## begin

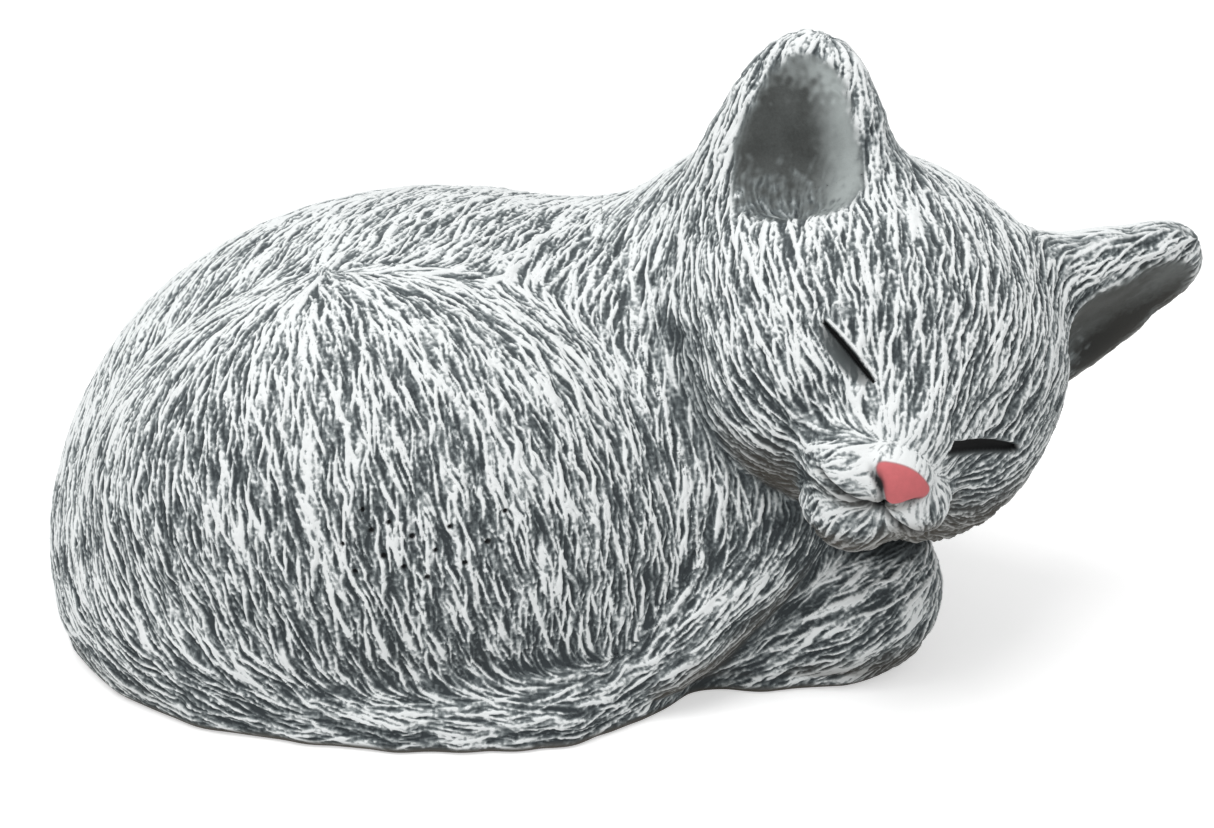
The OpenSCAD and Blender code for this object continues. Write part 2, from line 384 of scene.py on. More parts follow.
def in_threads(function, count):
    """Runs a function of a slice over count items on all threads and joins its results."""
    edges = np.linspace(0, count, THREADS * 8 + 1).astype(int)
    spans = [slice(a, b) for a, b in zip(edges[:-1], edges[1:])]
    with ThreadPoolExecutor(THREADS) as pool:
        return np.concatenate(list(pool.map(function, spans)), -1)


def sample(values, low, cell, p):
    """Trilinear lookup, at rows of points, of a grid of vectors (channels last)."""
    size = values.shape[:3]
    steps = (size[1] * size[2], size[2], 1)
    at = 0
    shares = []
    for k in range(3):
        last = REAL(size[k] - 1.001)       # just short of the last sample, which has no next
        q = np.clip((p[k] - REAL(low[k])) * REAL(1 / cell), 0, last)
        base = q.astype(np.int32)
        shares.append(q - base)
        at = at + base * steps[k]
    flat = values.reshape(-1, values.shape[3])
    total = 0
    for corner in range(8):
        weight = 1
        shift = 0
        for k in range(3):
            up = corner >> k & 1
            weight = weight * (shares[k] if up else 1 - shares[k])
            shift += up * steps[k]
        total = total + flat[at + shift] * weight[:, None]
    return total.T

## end

Quote the data in full, keeping each word unchanged.

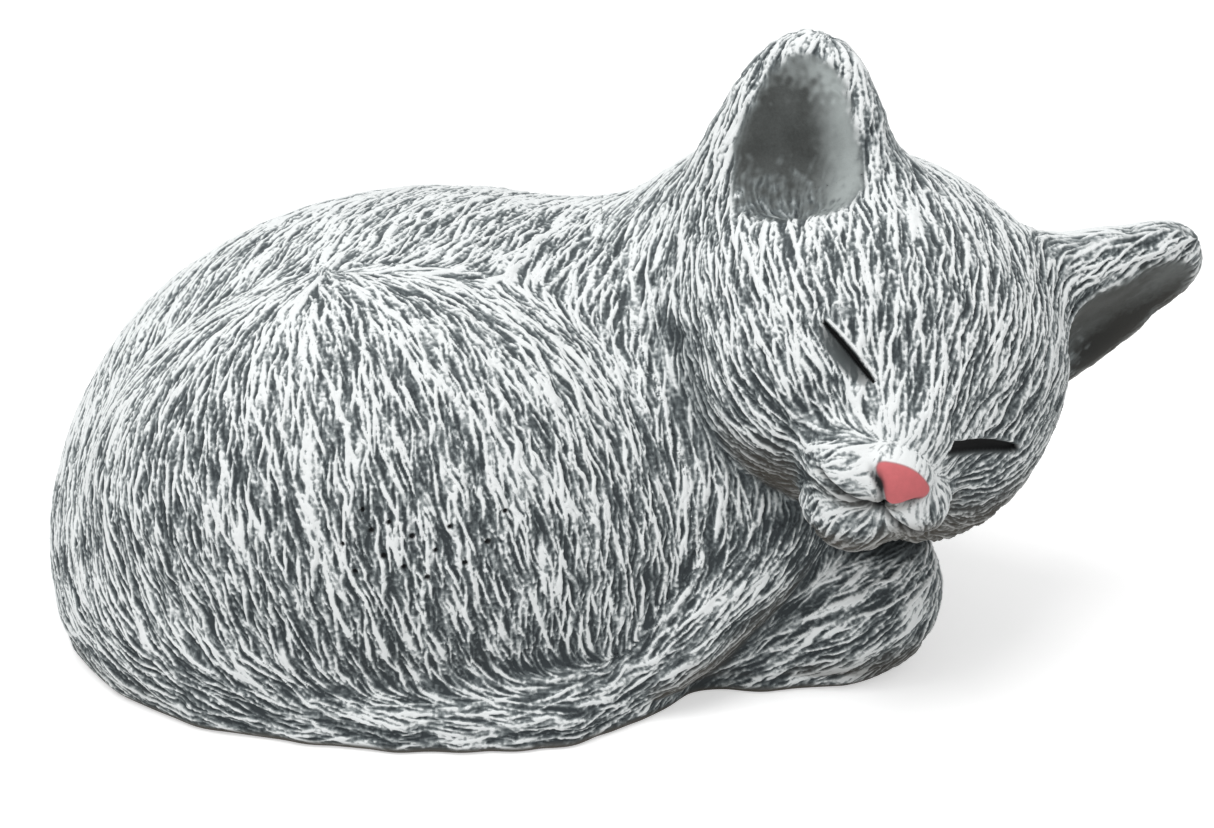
The OpenSCAD and Blender code for this object continues. Write part 2, from line 384 of scene.py on. More parts follow.
def in_threads(function, count):
    """Runs a function of a slice over count items on all threads and joins its results."""
    edges = np.linspace(0, count, THREADS * 8 + 1).astype(int)
    spans = [slice(a, b) for a, b in zip(edges[:-1], edges[1:])]
    with ThreadPoolExecutor(THREADS) as pool:
        return np.concatenate(list(pool.map(function, spans)), -1)


def sample(values, low, cell, p):
    """Trilinear lookup, at rows of points, of a grid of vectors (channels last)."""
    size = values.shape[:3]
    steps = (size[1] * size[2], size[2], 1)
    at = 0
    shares = []
    for k in range(3):
        last = REAL(size[k] - 1.001)       # just short of the last sample, which has no next
        q = np.clip((p[k] - REAL(low[k])) * REAL(1 / cell), 0, last)
        base = q.astype(np.int32)
        shares.append(q - base)
        at = at + base * steps[k]
    flat = values.reshape(-1, values.shape[3])
    total = 0
    for corner in range(8):
        weight = 1
        shift = 0
        for k in range(3):
            up = corner >> k & 1
            weight = weight * (shares[k] if up else 1 - shares[k])
            shift += up * steps[k]
        total = total + flat[at + shift] * weight[:, None]
    return total.T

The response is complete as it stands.